Reviewed by: Glam Adelaide
Review by Jan Kershaw | 20 February 2024
Melanie Gall has brought another great show to premiere at the Adelaide Fringe. A couple of years ago I had the pleasure of attending her knitting cabaret Stitch in Time where I was impressed by her voice and her storytelling skills, just as I was this time. The Jade is a perfect venue for such a show and performer. It is a small venue and everyone is close to the stage which further draws the audience into Melanie’s delightful retelling of the fascinating history of Noël Coward. A Talent to Amuseis another showcase for her wonderful talent plus the piano accompaniment of Bennett Paster. To the backdrop of a fascinating parade of pictures of Coward, his family and friends, Melanie gives us a potted biography of the great man, interspersed with just a few of his famous songs. Noël Coward decided at a very young age that the theatre was where he belonged.
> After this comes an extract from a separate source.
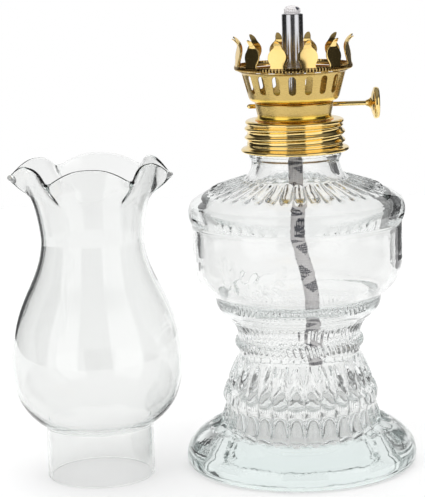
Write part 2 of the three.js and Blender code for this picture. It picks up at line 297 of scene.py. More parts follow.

He first appeared on stage at the tender age of 11 and we learn that after feeling not enough attention was being paid to him at auditions, Coward decided to write his own material. As well as plays, musicals, and revues he wrote 300 songs. From such a vast collection, Melanie presents a cleverly chosen selection. She pairs one of Coward’s most famous songs Mrs Worthington with descriptions of his early-stage career and then uses the satirical song Don’t Let’s Be Beastly to the Germans, to underscore his fall inpopularity after WWII. The first post war production Pacific 1860 was a financial disaster and left Coward deeply in debt. The only downside to the show was that it was over too quickly! I would have been happy to get another drink from the bar, then stay to listen to much, much more of Melanie Gall’s glorious singing and first-rate storytelling.